P.S.

P.S.

there’s one thing you don’t know. You hurt me, sometimes. I’m sure I hurt you too. But I almost never tell you, when you do. I still like to bask in the pain. It gives me goosebumps and the tears are so sweet. I like crying for you, knowing you don’t know I’m there. You don’t know I’m hurting. It’s like putting my feet in the ocean. The endless water could swallow me, and I just sit there, feet in the waves, looking at it, feeling it warm my whole body up to my head. Turning my brain back to that endless pit of pain it once was, but just for a while. Then I cry it out and my tears fall into that ocean until I get my feet out of the water and walk away. “I am not suffering for you when there’s so much I can do on my own.” I know it’s a bitter thought. Doesn’t make it less true.

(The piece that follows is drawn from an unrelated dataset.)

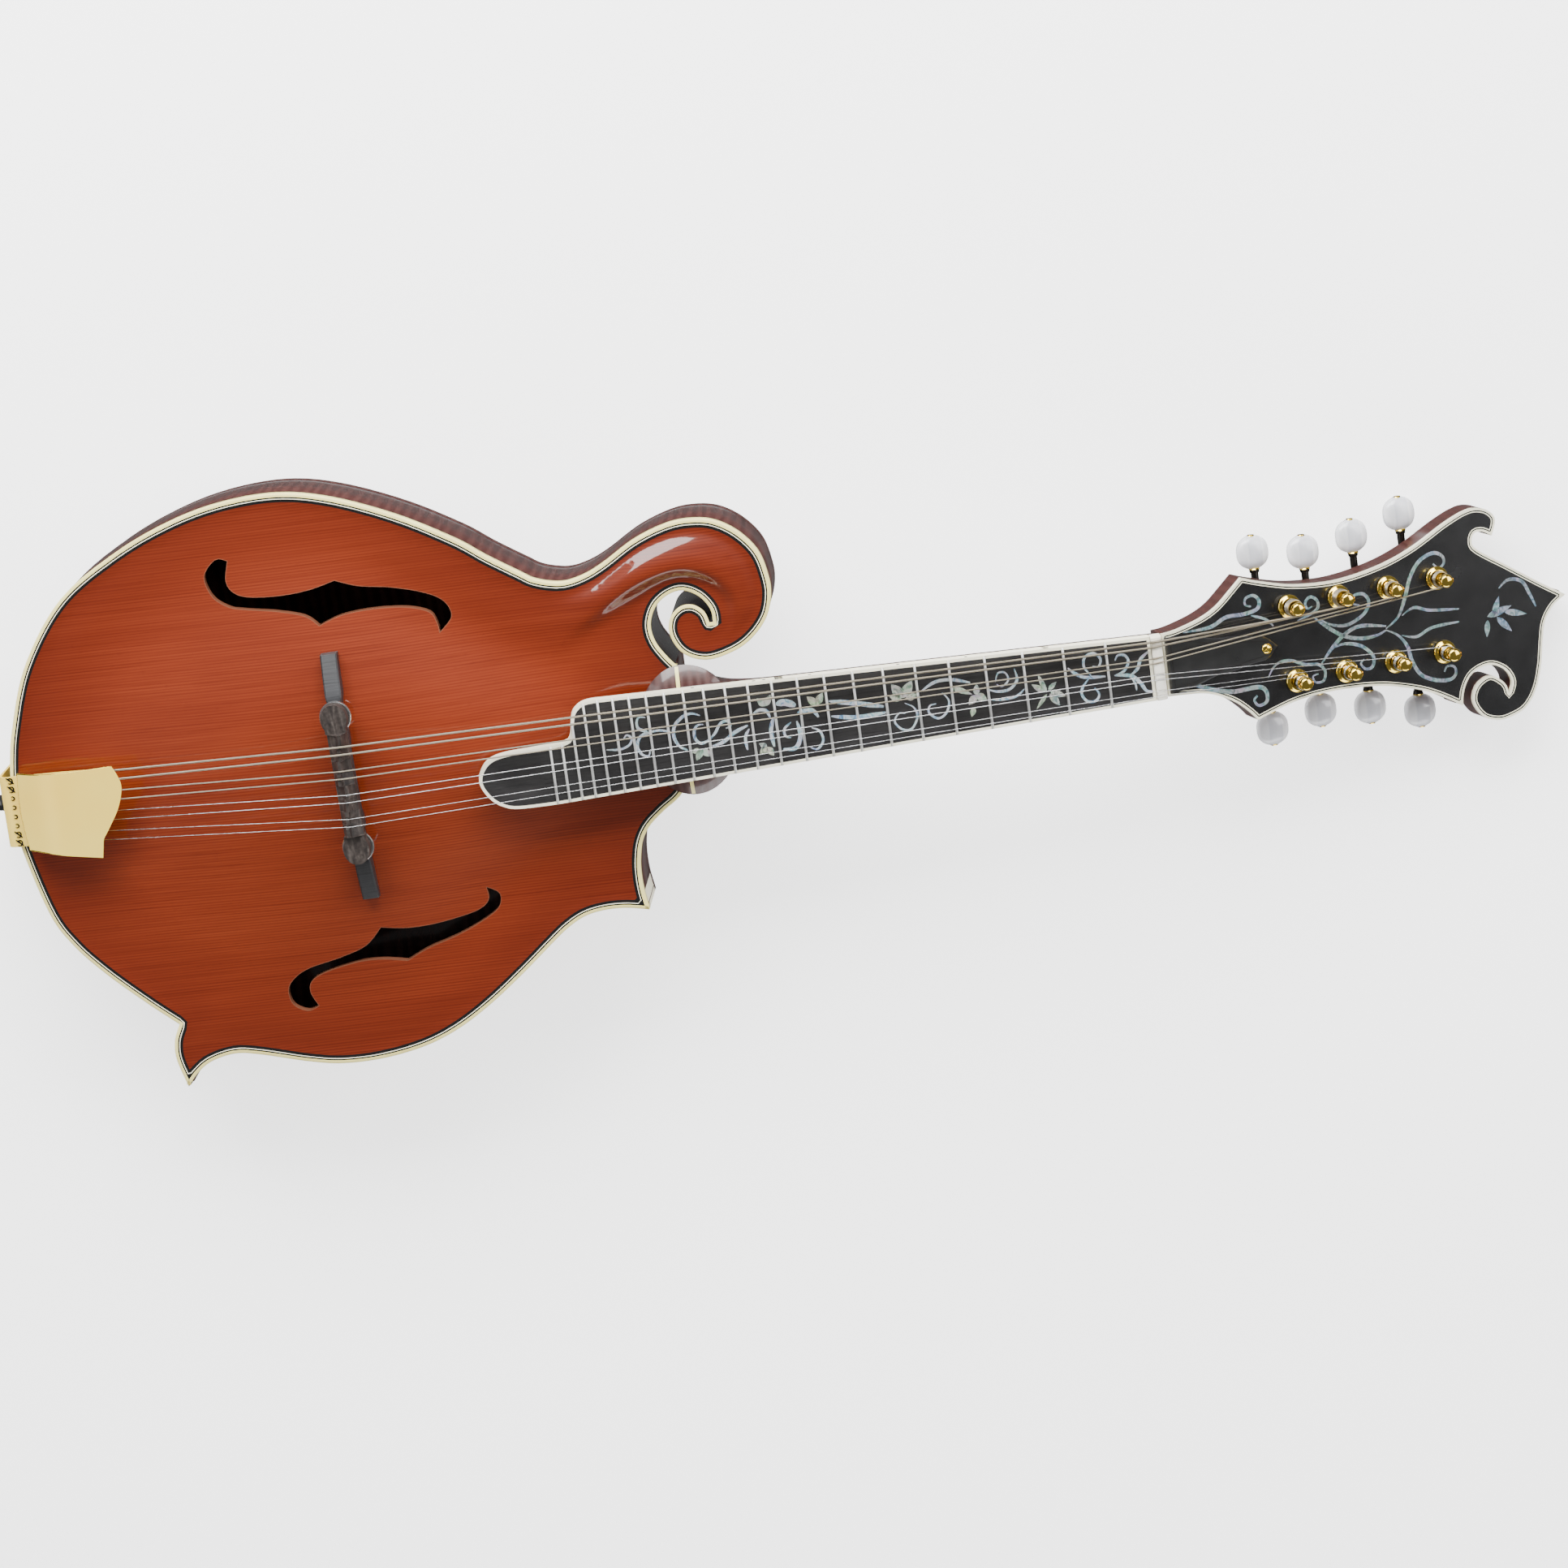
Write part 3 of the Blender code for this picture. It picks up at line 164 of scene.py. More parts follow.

And it’s still better than telling you that you hurt me. I get over it eventually, anyway. It’s no use. It’s not important. When I get hurt it’s never important. It’s dumb things. I don’t really care about them. (And I say this while crying, every single time.) Most of the time I just wish that you would have told me before. That you took a decision. That you’re doing something you do not want me involved in. Instead of finding out because your friends tell me they’re sorry I couldn’t make it, or because you post it in the work chat. And those are not even the things that make me that mad. What really makes me mad is that I care so much about stupid stuff like that. I am so mad that I get upset over it. And when I try to tell you, you answer so simply. “But I’ve seen you yesterday.” “But I’ll see you next week.” That is so not the point that I just give up even trying to explain. I just say yes and go back to my pain ocean. We understand each other, we spent so much time together. Swallowed one inside the other. I sit on the edge of that pit. I stare at it. It doesn’t stare back. It’s endless. But it feel so sweet to put my feet in. I love it more than anything.